» Short task:
Below are records; reproduce exactly the lines from the one that has "band_core_height, band_core_corner, mode=Mode.SUBTRACT)" through the one that has "before = set(bpy.data.objects)", ends included, and nothing more.

Entries from a dataset:
_ _ _
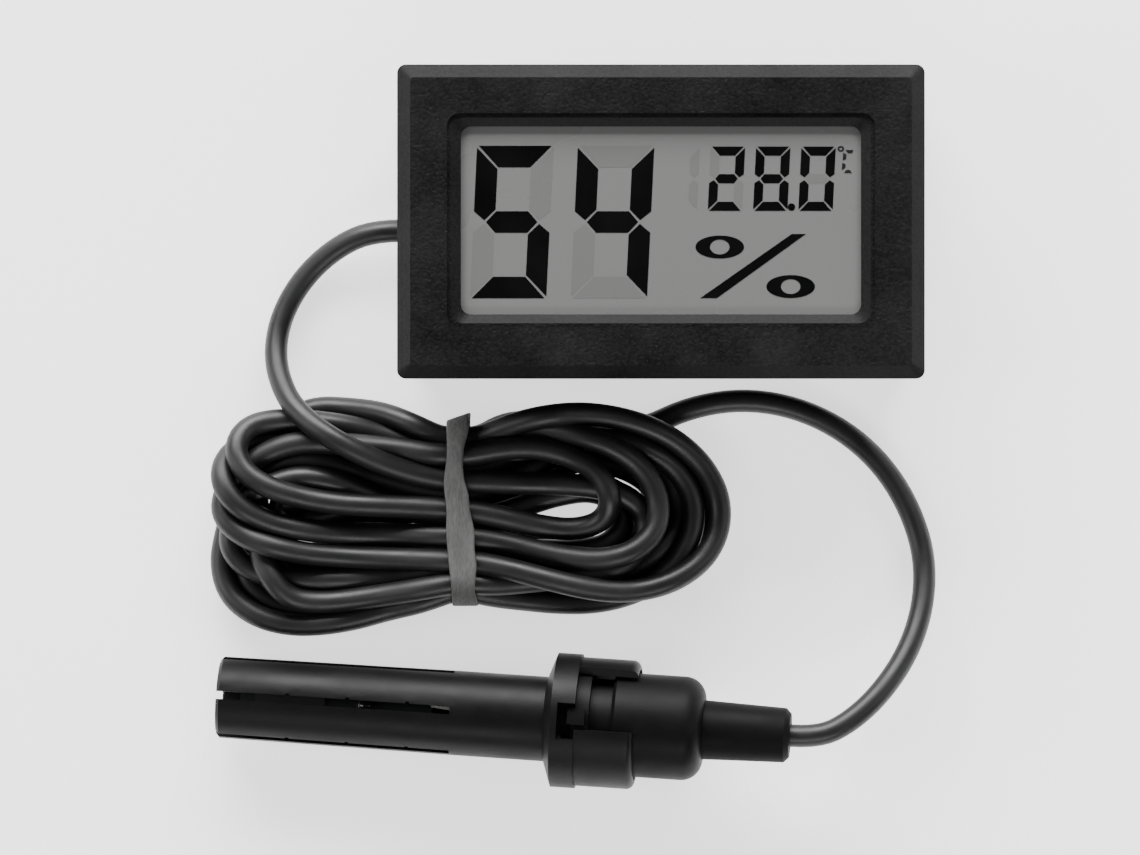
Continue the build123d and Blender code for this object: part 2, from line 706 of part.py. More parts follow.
# display side: out of the case's left side, down to z = 0, round, and up on to the hank
display_route = [
    Vector(grommet_outer_face, exit_y, exit_height),
    Vector(-26.4, exit_y, exit_height),
    Vector(-29.7, -2.2, 2.1),
    Vector(-32.7, -4.9, 1.3),
    Vector(-34.8, -8.5, 1.2),
    Vector(-35.4, -12.3, 2.3),
    Vector(-34.4, -15.7, 4.3),
    Vector(-32.2, -18.6, 5.9),
]

# probe side: out from under the hank's upper right side, round a wide bend, and up to the boot
probe_route = [
    Vector(-1.6, -18.9, 1.15),
    Vector(2.6, -16.9, 1.1),
    Vector(7.4, -16.1, 1.1),
    Vector(12.3, -16.8, 1.1),
    Vector(16.8, -18.9, 1.1),
    Vector(20.4, -22.1, 1.1),
    Vector(22.9, -26.1, 1.1),
    Vector(24.3, -30.6, 1.6),
    Vector(24.1, -35.2, 3.1),
    Vector(22.6, -39.5, 5.1),
    Vector(20.0, -43.2, 6.9),
    Vector(17.2, -45.7, 7.7),
    probe_end + probe_axis * 2.6,
    probe_end,
]

for route_name, route in (("cable_display_lead", display_route), ("cable_probe_lead", probe_route)):
    radii = corner_radii(route)
    with BuildPart() as cable_lead:
        with BuildLine() as centre_line:
            FilletPolyline(*route, radius=radii)
        with BuildSketch(Plane(origin=route[0], z_dir=route[1] - route[0])):
            Circle(cable_radius)
        sweep(path=centre_line.line)
    print(route_name, "radii", [round(radius, 1) for radius in radii])
    length = sum(edge.length for edge in centre_line.edges())
    expected = pi * cable_radius**2 * length
    print(f"  length {length:.1f}, volume {cable_lead.part.volume:.2f} of {expected:.2f}")
    finish(cable_lead, route_name)

# hank of about ten turns, drawn in where the band holds it
hank_outline = [
    (-41.5, -25.6),
    (-40.6, -32.4),
    (-37.2, -36.6),
    (-32.0, -37.2),
    (-24.5, -36.2),
    (band_x, -35.2),
    (-8.5, -35.9),
    (-1.0, -34.4),
    (4.6, -30.6),
    (6.1, -26.2),
    (4.4, -21.2),
    (-1.6, -17.4),
    (-9.0, -16.5),
    (band_x, -17.9),
    (-24.5, -16.9),
    (-31.0, -15.8),
    (-36.2, -17.7),
    (-39.9, -21.0),
]
band_core_middle = band_core_low + band_core_height / 2
band_core = Plane(origin=(band_x, band_core_y, band_core_middle), x_dir=(0, 1, 0), z_dir=(1, 0, 0))
with BuildPart() as cable_hank:
    with BuildSketch():
        with BuildLine():
            Spline(*hank_outline, periodic=True)
        make_face()
    extrude(amount=hank_height)
    fillet(cable_hank.faces().sort_by(Axis.Z)[-1].edges(), hank_top_rounding)
    fillet(cable_hank.faces().sort_by(Axis.Z)[0].edges(), hank_bottom_rounding)
    with BuildSketch(band_core.offset(-band_width / 2 - waist_clearance)):
        Rectangle(2 * band_core_width, 4 * band_core_height)
        RectangleRounded(
            band_core_width - 2 * waist_clearance,
            band_core_height - 2 * waist_clearance,
            band_core_corner,
            mode=Mode.SUBTRACT,
        )
    extrude(amount=band_width + 2 * waist_clearance, mode=Mode.SUBTRACT)
finish(cable_hank, "cable_hank")

with BuildPart() as rubber_band:
    with BuildSketch(band_core.offset(-band_width / 2)):
        RectangleRounded(
            band_core_width + 2 * band_thickness,
            band_core_height + 2 * band_thickness,
            band_core_corner + band_thickness,
        )
        RectangleRounded(band_core_width, band_core_height, band_core_corner, mode=Mode.SUBTRACT)
    extrude(amount=band_width)
finish(rubber_band, "rubber_band")
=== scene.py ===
"""Looks of a panel thermometer and hygrometer with a wired probe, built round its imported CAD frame."""

from math import cos, pi, radians, sin

import bmesh
import bpy
import numpy as np
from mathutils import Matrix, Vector


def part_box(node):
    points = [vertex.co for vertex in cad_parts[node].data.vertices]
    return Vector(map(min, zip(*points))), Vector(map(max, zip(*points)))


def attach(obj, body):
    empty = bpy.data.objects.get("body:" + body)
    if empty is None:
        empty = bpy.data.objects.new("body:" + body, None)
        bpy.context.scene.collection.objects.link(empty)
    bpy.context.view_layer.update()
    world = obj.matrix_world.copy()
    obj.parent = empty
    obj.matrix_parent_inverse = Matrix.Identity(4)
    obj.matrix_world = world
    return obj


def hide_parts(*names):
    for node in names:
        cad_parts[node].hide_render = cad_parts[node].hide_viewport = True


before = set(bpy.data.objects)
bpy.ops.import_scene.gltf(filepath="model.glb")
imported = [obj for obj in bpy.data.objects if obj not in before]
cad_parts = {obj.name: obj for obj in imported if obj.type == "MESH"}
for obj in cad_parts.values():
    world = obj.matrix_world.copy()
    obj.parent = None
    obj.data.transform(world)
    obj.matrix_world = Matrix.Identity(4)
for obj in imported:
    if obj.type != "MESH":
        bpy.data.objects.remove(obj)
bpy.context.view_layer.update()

MM = 0.001

bezel_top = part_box("front_bezel")[1].z
film_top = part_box("lcd_front_polariser")[1].z
band_low, band_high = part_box("rubber_band")

# ======================= camera =======================

camera_height = 1.5
frame_width_in_view = 103.6 * MM  # width of the view at the height of the display's face
view_centre = Vector((-8.27, -18.73, 0)) * MM
sensor_width = 36.0

camera_data = bpy.data.cameras.new("camera")
camera_data.sensor_width = sensor_width
camera_data.lens = sensor_width * camera_height / frame_width_in_view
camera_data.clip_end = 10.0
camera = bpy.data.objects.new("camera", camera_data)
camera.location = view_centre + Vector((0, 0, bezel_top + camera_height))
bpy.context.scene.collection.objects.link(camera)
bpy.context.scene.camera = camera

# ======================= cable =======================

cable_radius = 1.05
cable_diameter = 2 * cable_radius

# The points of the two free stretches, in millimetres, as the CAD's tubes have them.
probe_tilt, probe_swing, probe_length = radians(4.42), radians(3.8), 52.5
probe_axis = Vector((
    cos(probe_tilt) * cos(probe_swing),
    -cos(probe_tilt) * sin(probe_swing),
    sin(probe_tilt),
))
tip_radius = 3.73
boot_lead = 2.6  # how far the cable runs straight out of the boot
probe_tip = Vector((-40.4, -43.4, tip_radius * cos(probe_tilt)))
probe_end = probe_tip + probe_axis * probe_length
display_route = [
    (-23.6, -0.7, 2.85),
    (-26.4, -0.7, 2.85),
    (-29.7, -2.2, 2.1),
    (-32.7, -4.9, 1.3),
    (-34.8, -8.5, 1.2),
    (-35.4, -12.3, 2.3),
    (-34.4, -15.7, 4.3),
    (-32.2, -18.6, 5.9),
]
probe_route = [
    (-1.6, -18.9, 1.15),
    (2.6, -16.9, 1.1),
    (7.4, -16.1, 1.1),
    (12.3, -16.8, 1.1),
    (16.8, -18.9, 1.1),
    (20.4, -22.1, 1.1),
    (22.9, -26.1, 1.1),
    (24.3, -30.6, 1.6),
    (24.1, -35.2, 3.1),
    (22.6, -39.5, 5.1),
    (20.0, -43.2, 6.9),
    (17.2, -45.7, 7.7),
    tuple(probe_end + probe_axis * boot_lead),
    tuple(probe_end),
]

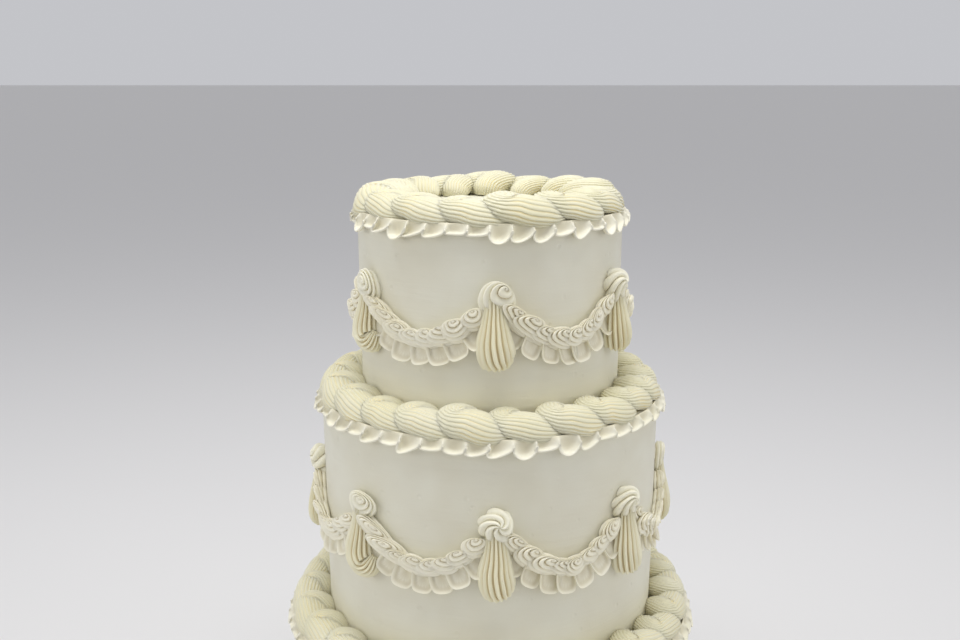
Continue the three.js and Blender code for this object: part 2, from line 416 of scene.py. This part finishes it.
_ _ _
» Reply to the exercise:
        RectangleRounded(band_core_width, band_core_height, band_core_corner, mode=Mode.SUBTRACT)
    extrude(amount=band_width)
finish(rubber_band, "rubber_band")
=== scene.py ===
"""Looks of a panel thermometer and hygrometer with a wired probe, built round its imported CAD frame."""

from math import cos, pi, radians, sin

import bmesh
import bpy
import numpy as np
from mathutils import Matrix, Vector


def part_box(node):
    points = [vertex.co for vertex in cad_parts[node].data.vertices]
    return Vector(map(min, zip(*points))), Vector(map(max, zip(*points)))


def attach(obj, body):
    empty = bpy.data.objects.get("body:" + body)
    if empty is None:
        empty = bpy.data.objects.new("body:" + body, None)
        bpy.context.scene.collection.objects.link(empty)
    bpy.context.view_layer.update()
    world = obj.matrix_world.copy()
    obj.parent = empty
    obj.matrix_parent_inverse = Matrix.Identity(4)
    obj.matrix_world = world
    return obj


def hide_parts(*names):
    for node in names:
        cad_parts[node].hide_render = cad_parts[node].hide_viewport = True


before = set(bpy.data.objects)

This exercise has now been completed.